耐震性を高めるためには、どの部分を検証しても数値が高く保たれていることが大切です。
4.モノコック構造
モノコック構造とは、床・壁・天井の6面すべてが一体となる構造体のこと。
一般的な柱と梁、筋交いだけの構造は、外部からの力が各部材の接合部分である「点」に集中しやすい欠点があります。
しかし、6つの面で支えるモノコック構造では、どの方向から力が加わっても「面」でその力を分散するため、地震や台風などの強い力が加わっても建物のねじれを防ぐことができるのです。
5.必ず第三者(専門家)の目で確認を
いくら耐震性の高い家をつくったと思っていても、万が一施工ミスがあった場合、何の意味も成しません。
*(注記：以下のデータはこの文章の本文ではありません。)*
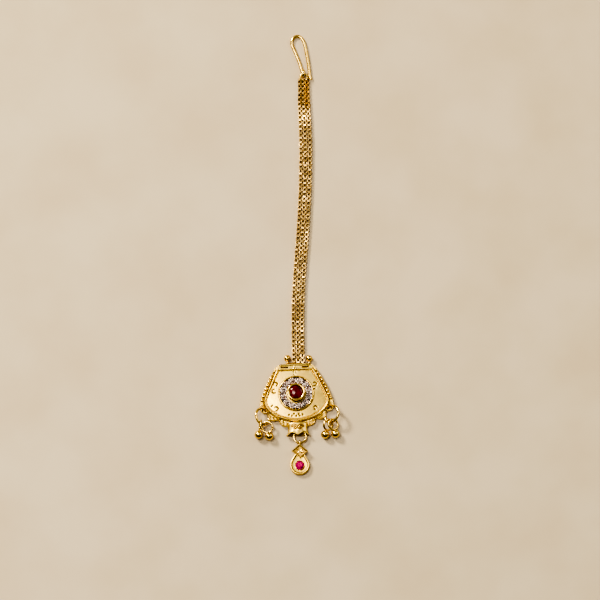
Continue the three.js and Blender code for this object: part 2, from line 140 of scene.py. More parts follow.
def gold_plate(name, pale, deep, roughness, grain_mm, grain_depth_mm, patch_mm):
    """Gold-plated brass. Plating is a little redder where it is thin, so the colour drifts over
    patches of a few millimetres, and handling leaves faint smears in the roughness. The grain is
    the tool marks left by stamping and barrel polishing. Hollows, grooves, slots and the floor
    about raised parts are painted brown and made duller, as painted shade, by the number that
    each point of the mesh carries."""
    made, tree, shader, where = new_material(name)
    patch_scale = 1 / (patch_mm * MM)
    patch = add(tree, "ShaderNodeTexNoise", {"Vector": where, "Scale": patch_scale, "Detail": 3.0})
    tone = ramp_between(tree, patch.outputs["Fac"], deep, pale, 0.3, 0.62)
    # painted shade: each point's number mixes in the brown and raises the roughness
    shade_amount = add(tree, "ShaderNodeAttribute", attribute_name="painted_shade").outputs["Fac"]
    mixed = add(tree, "ShaderNodeMix", {"Factor": shade_amount}, data_type="RGBA")
    tree.links.new(tone, mixed.inputs["A"])
    mixed.inputs["B"].default_value = linear(PAINTED_SHADE_BROWN)
    tree.links.new(mixed.outputs["Result"], shader.inputs["Base Color"])
    smear = add(tree, "ShaderNodeTexNoise", {"Vector": where, "Scale": 1 / (0.9 * MM), "Detail": 4.0})
    spread = add(
        tree,
        "ShaderNodeMapRange",
        {
            "Value": smear.outputs["Fac"],
            "From Min": 0.35,
            "From Max": 0.7,
            "To Min": roughness * 0.9,
            "To Max": roughness * 1.15,
        },
    )
    duller = add(tree, "ShaderNodeMath", {0: shade_amount, 1: PAINTED_SHADE_DULLING}, operation="MULTIPLY")
    both = {0: spread.outputs["Result"], 1: duller.outputs[0]}
    total = add(tree, "ShaderNodeMath", both, operation="ADD")
    tree.links.new(total.outputs[0], shader.inputs["Roughness"])
    grain_scale = 1 / (grain_mm * MM)
    grain = add(tree, "ShaderNodeTexNoise", {"Vector": where, "Scale": grain_scale, "Detail": 2.0})
    bump = add(
        tree,
        "ShaderNodeBump",
        {"Height": grain.outputs["Fac"], "Strength": 1.0, "Distance": grain_depth_mm * MM},
    )
    tree.links.new(bump.outputs["Normal"], shader.inputs["Normal"])
    shader.inputs["Metallic"].default_value = 1.0
    return made


def rhodium_plate():
    """Rhodium over brass, as on the little cups about the clear stones: a bright white metal,
    tinted pink and grey in random patches, a painted reflection of the gold and board about it."""
    made, tree, shader, where = new_material("rhodium_plate")
    patch = add(tree, "ShaderNodeTexNoise", {"Vector": where, "Scale": 1 / (0.8 * MM), "Detail": 3.0})
    tone = ramp_between(tree, patch.outputs["Fac"], "#b9a49c", "#efe6df", 0.3, 0.65)
    tree.links.new(tone, shader.inputs["Base Color"])
    shader.inputs["Metallic"].default_value = 1.0
    shader.inputs["Roughness"].default_value = 0.16
    return made


def cut_glass(name, pale, deep, cloud_mm, ior, roughness, clearness):
    """Coloured glass. Its colour drifts between a pale and a deep tone in soft clouds, as it does
    where light takes shorter and longer ways through; some light passes, by its clearness."""
    made, tree, shader, where = new_material(name)
    cloud_scale = 1 / (cloud_mm * MM)
    cloud = add(tree, "ShaderNodeTexNoise", {"Vector": where, "Scale": cloud_scale, "Detail": 1.0})
    tone = ramp_between(tree, cloud.outputs["Fac"], deep, pale, 0.32, 0.6)
    tree.links.new(tone, shader.inputs["Base Color"])
    shader.inputs["Roughness"].default_value = roughness
    shader.inputs["IOR"].default_value = ior
    shader.inputs["Transmission Weight"].default_value = clearness
    return made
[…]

2016年に起きた熊本地震では、全く倒壊しないとされていた2000年基準の耐震性が適用されていたはずの建物が倒壊する事例が数件発生しました。
その原因とされている1つが、単純な施工不良です。
こうした施工者のミスは第三者機関によるダブルチェックで補うことができます。
6.住宅性能を数値で確認
「住宅性能表示制度」という住まいの性能を分かりやすく「数値化」してくれる制度があります。
この制度を利用することで、耐震等級などを数値(等級)で指定することができ、また指定通りに建設されているかどうか、専門家(第三者)のチェックを受けることが出来ます。
工務店・住宅メーカーを選ぶ際は、「住宅性能表示の設計評価と建設評価の両方を受けているか」を確認するようにしましょう。